→ Problem
Emit the entire listing verbatim.
====== Material provided
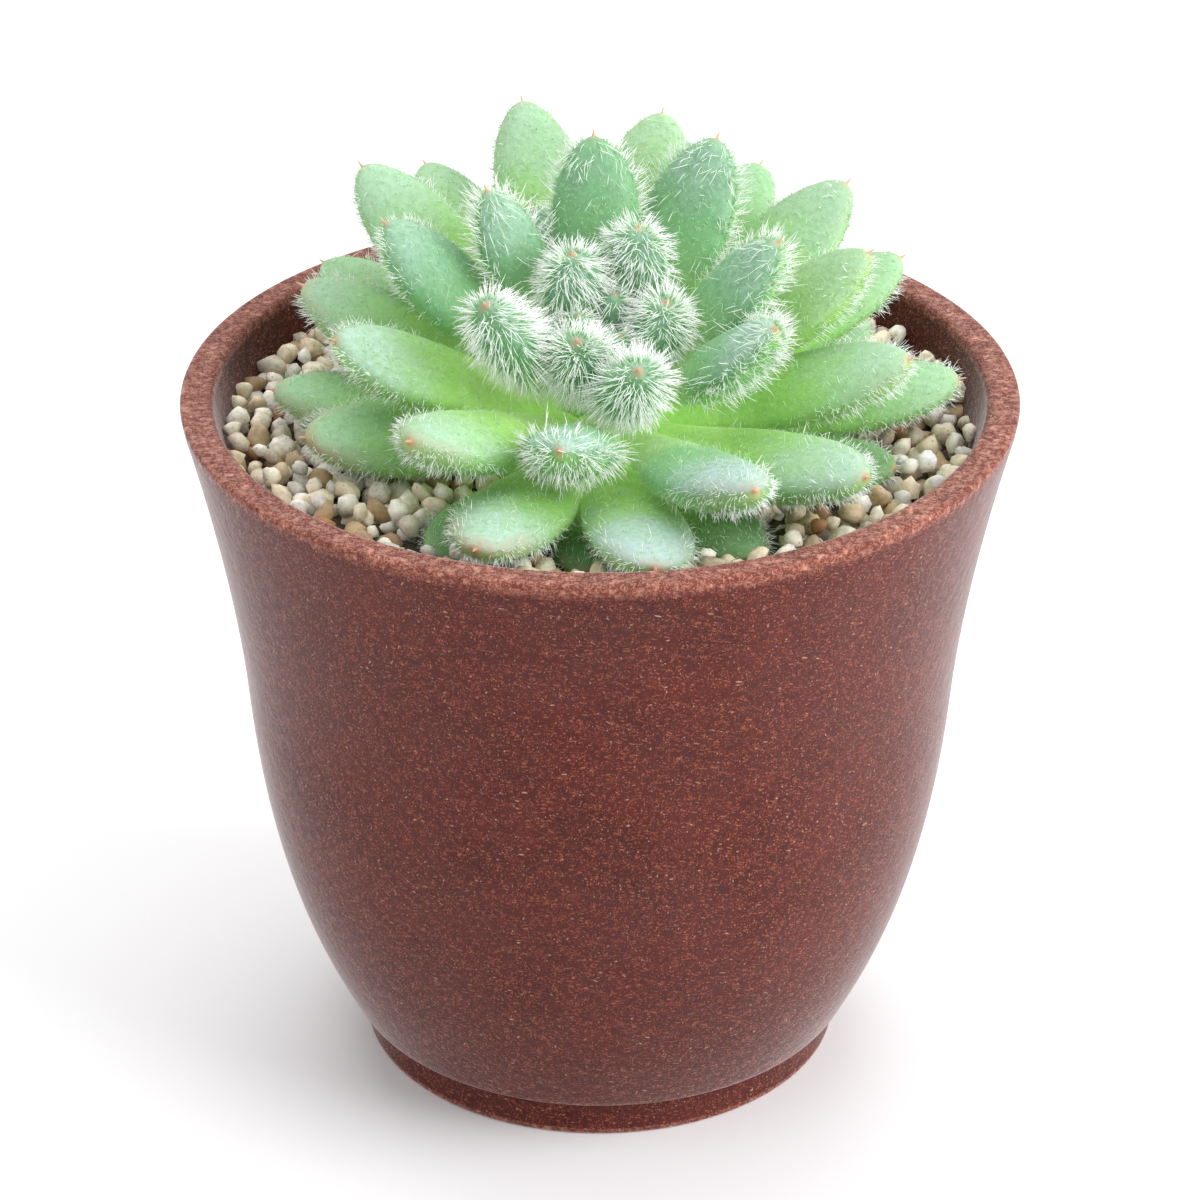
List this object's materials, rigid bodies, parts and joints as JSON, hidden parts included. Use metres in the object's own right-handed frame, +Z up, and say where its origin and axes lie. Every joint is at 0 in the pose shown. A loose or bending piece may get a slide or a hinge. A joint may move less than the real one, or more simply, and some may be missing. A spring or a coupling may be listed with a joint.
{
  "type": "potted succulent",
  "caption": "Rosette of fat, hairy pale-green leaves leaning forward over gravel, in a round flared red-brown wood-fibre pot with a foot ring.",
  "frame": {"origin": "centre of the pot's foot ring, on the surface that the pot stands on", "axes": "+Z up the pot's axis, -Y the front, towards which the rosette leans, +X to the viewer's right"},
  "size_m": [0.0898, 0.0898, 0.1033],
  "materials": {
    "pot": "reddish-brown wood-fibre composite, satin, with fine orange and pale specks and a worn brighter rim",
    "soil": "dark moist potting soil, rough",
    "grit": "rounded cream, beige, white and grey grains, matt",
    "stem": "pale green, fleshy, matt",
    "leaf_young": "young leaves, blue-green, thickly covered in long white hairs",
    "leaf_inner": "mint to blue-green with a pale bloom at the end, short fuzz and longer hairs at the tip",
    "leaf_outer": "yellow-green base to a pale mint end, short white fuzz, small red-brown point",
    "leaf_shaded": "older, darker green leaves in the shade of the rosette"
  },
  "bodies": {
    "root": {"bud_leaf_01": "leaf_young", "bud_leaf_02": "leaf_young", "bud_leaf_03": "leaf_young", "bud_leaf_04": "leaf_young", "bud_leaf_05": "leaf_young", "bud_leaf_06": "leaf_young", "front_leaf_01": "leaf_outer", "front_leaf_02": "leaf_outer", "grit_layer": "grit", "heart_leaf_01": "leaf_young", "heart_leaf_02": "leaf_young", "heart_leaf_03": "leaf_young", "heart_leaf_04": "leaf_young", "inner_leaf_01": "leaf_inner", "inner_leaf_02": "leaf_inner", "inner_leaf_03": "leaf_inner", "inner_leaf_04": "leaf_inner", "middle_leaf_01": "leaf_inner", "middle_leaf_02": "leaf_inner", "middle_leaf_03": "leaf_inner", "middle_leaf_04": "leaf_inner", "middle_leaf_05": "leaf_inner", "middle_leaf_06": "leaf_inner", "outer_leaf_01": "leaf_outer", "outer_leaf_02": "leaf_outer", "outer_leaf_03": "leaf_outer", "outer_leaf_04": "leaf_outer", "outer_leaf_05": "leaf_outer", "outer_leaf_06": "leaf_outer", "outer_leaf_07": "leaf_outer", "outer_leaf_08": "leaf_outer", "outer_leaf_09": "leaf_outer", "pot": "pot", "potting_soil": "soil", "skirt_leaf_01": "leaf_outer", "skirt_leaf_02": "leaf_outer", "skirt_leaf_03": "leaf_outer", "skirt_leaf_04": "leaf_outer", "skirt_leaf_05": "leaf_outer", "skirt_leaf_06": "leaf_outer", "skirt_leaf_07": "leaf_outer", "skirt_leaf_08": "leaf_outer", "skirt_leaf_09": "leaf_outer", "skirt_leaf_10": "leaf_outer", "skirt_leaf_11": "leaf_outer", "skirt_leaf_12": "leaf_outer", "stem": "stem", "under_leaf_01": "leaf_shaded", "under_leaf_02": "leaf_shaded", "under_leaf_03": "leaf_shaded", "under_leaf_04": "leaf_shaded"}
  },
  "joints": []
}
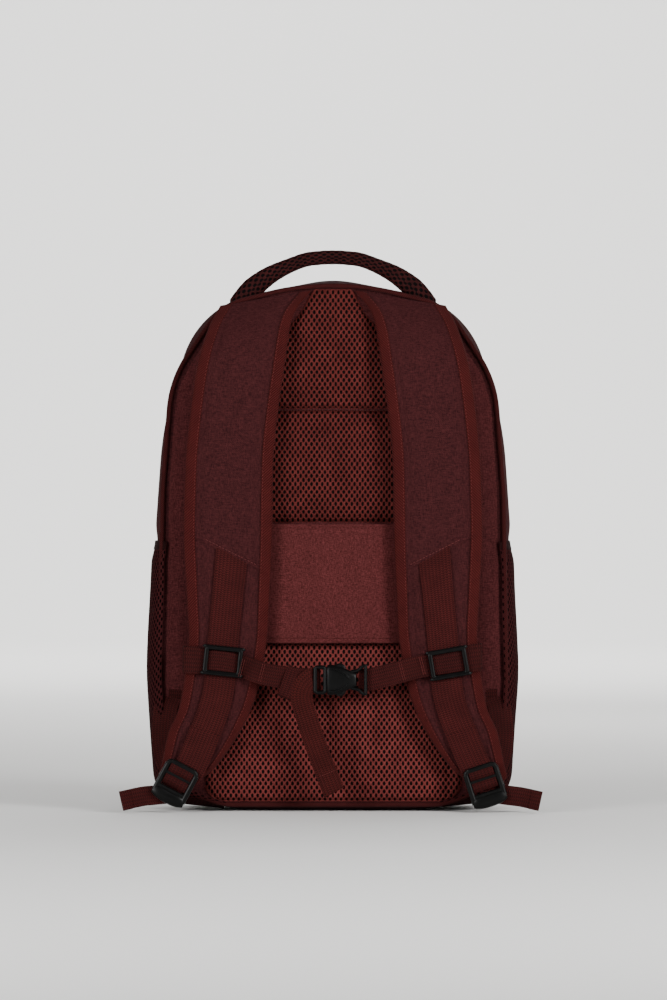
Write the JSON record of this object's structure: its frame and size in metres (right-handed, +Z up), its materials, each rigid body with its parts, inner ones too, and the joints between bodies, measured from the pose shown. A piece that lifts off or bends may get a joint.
============
→ Exercise response
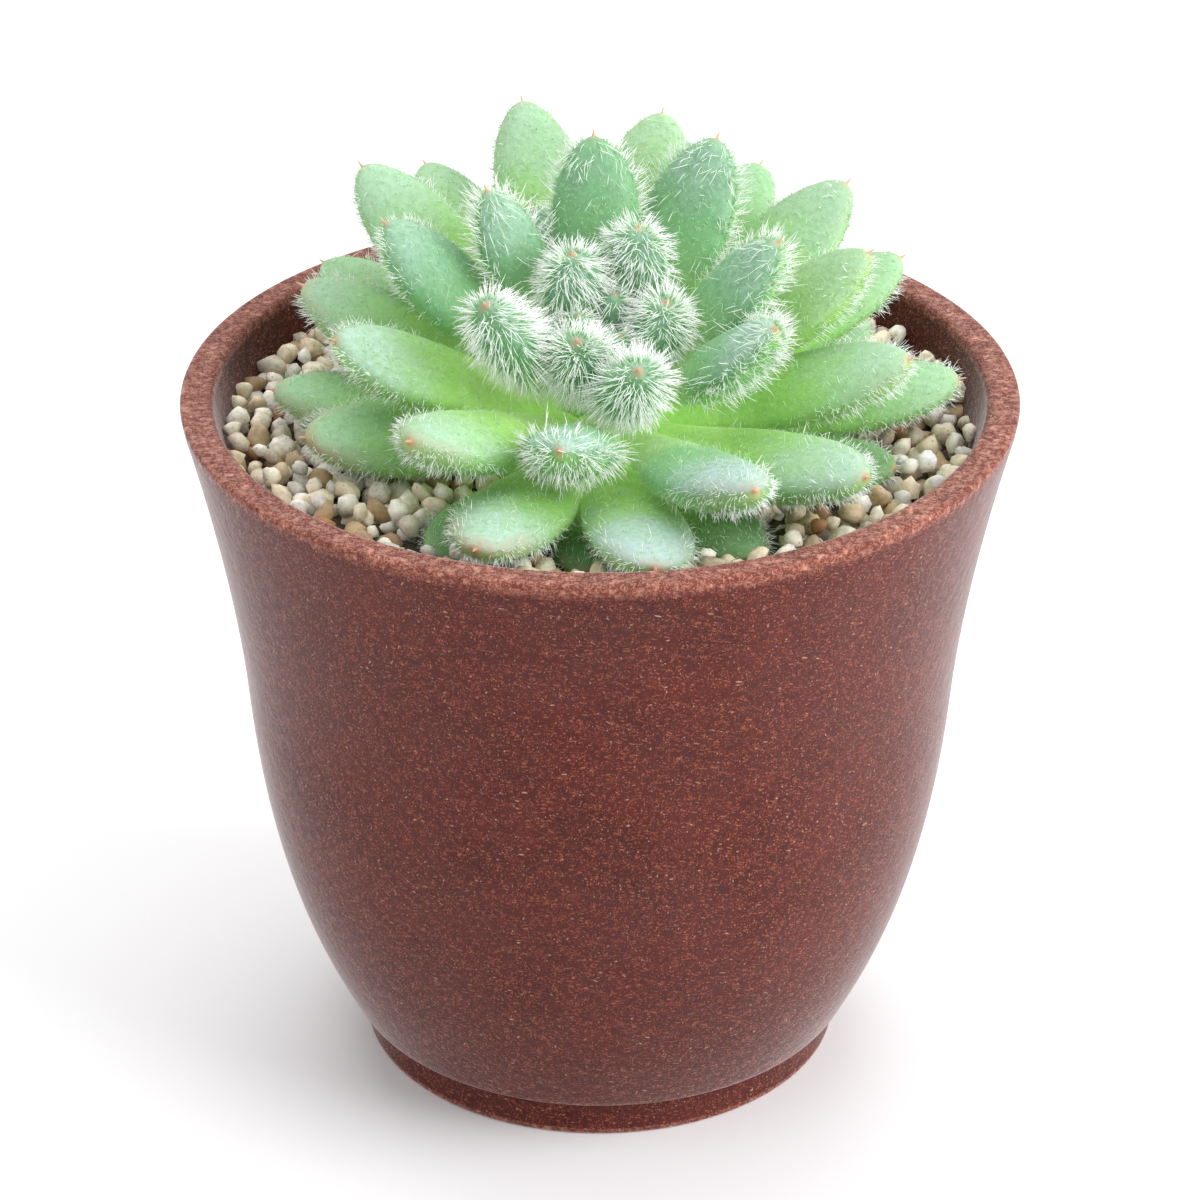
List this object's materials, rigid bodies, parts and joints as JSON, hidden parts included. Use metres in the object's own right-handed frame, +Z up, and say where its origin and axes lie. Every joint is at 0 in the pose shown. A loose or bending piece may get a slide or a hinge. A joint may move less than the real one, or more simply, and some may be missing. A spring or a coupling may be listed with a joint.
{
  "type": "potted succulent",
  "caption": "Rosette of fat, hairy pale-green leaves leaning forward over gravel, in a round flared red-brown wood-fibre pot with a foot ring.",
  "frame": {"origin": "centre of the pot's foot ring, on the surface that the pot stands on", "axes": "+Z up the pot's axis, -Y the front, towards which the rosette leans, +X to the viewer's right"},
  "size_m": [0.0898, 0.0898, 0.1033],
  "materials": {
    "pot": "reddish-brown wood-fibre composite, satin, with fine orange and pale specks and a worn brighter rim",
    "soil": "dark moist potting soil, rough",
    "grit": "rounded cream, beige, white and grey grains, matt",
    "stem": "pale green, fleshy, matt",
    "leaf_young": "young leaves, blue-green, thickly covered in long white hairs",
    "leaf_inner": "mint to blue-green with a pale bloom at the end, short fuzz and longer hairs at the tip",
    "leaf_outer": "yellow-green base to a pale mint end, short white fuzz, small red-brown point",
    "leaf_shaded": "older, darker green leaves in the shade of the rosette"
  },
  "bodies": {
    "root": {"bud_leaf_01": "leaf_young", "bud_leaf_02": "leaf_young", "bud_leaf_03": "leaf_young", "bud_leaf_04": "leaf_young", "bud_leaf_05": "leaf_young", "bud_leaf_06": "leaf_young", "front_leaf_01": "leaf_outer", "front_leaf_02": "leaf_outer", "grit_layer": "grit", "heart_leaf_01": "leaf_young", "heart_leaf_02": "leaf_young", "heart_leaf_03": "leaf_young", "heart_leaf_04": "leaf_young", "inner_leaf_01": "leaf_inner", "inner_leaf_02": "leaf_inner", "inner_leaf_03": "leaf_inner", "inner_leaf_04": "leaf_inner", "middle_leaf_01": "leaf_inner", "middle_leaf_02": "leaf_inner", "middle_leaf_03": "leaf_inner", "middle_leaf_04": "leaf_inner", "middle_leaf_05": "leaf_inner", "middle_leaf_06": "leaf_inner", "outer_leaf_01": "leaf_outer", "outer_leaf_02": "leaf_outer", "outer_leaf_03": "leaf_outer", "outer_leaf_04": "leaf_outer", "outer_leaf_05": "leaf_outer", "outer_leaf_06": "leaf_outer", "outer_leaf_07": "leaf_outer", "outer_leaf_08": "leaf_outer", "outer_leaf_09": "leaf_outer", "pot": "pot", "potting_soil": "soil", "skirt_leaf_01": "leaf_outer", "skirt_leaf_02": "leaf_outer", "skirt_leaf_03": "leaf_outer", "skirt_leaf_04": "leaf_outer", "skirt_leaf_05": "leaf_outer", "skirt_leaf_06": "leaf_outer", "skirt_leaf_07": "leaf_outer", "skirt_leaf_08": "leaf_outer", "skirt_leaf_09": "leaf_outer", "skirt_leaf_10": "leaf_outer", "skirt_leaf_11": "leaf_outer", "skirt_leaf_12": "leaf_outer", "stem": "stem", "under_leaf_01": "leaf_shaded", "under_leaf_02": "leaf_shaded", "under_leaf_03": "leaf_shaded", "under_leaf_04": "leaf_shaded"}
  },
  "joints": []
}
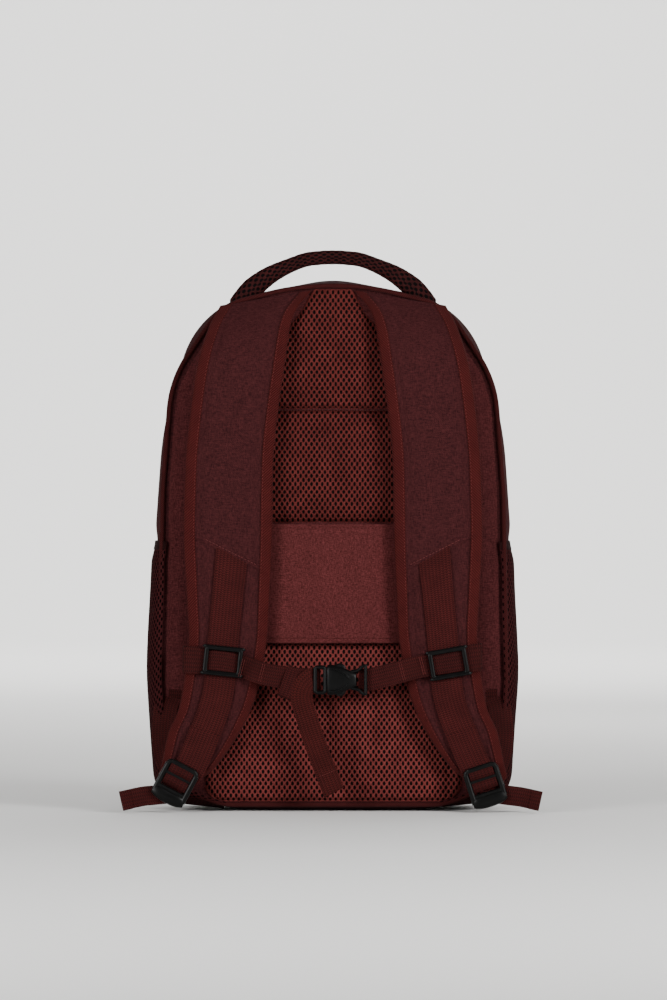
Write the JSON record of this object's structure: its frame and size in metres (right-handed, +Z up), its materials, each rigid body with its parts, inner ones too, and the joints between bodies, measured from the pose shown. A piece that lifts off or bends may get a joint.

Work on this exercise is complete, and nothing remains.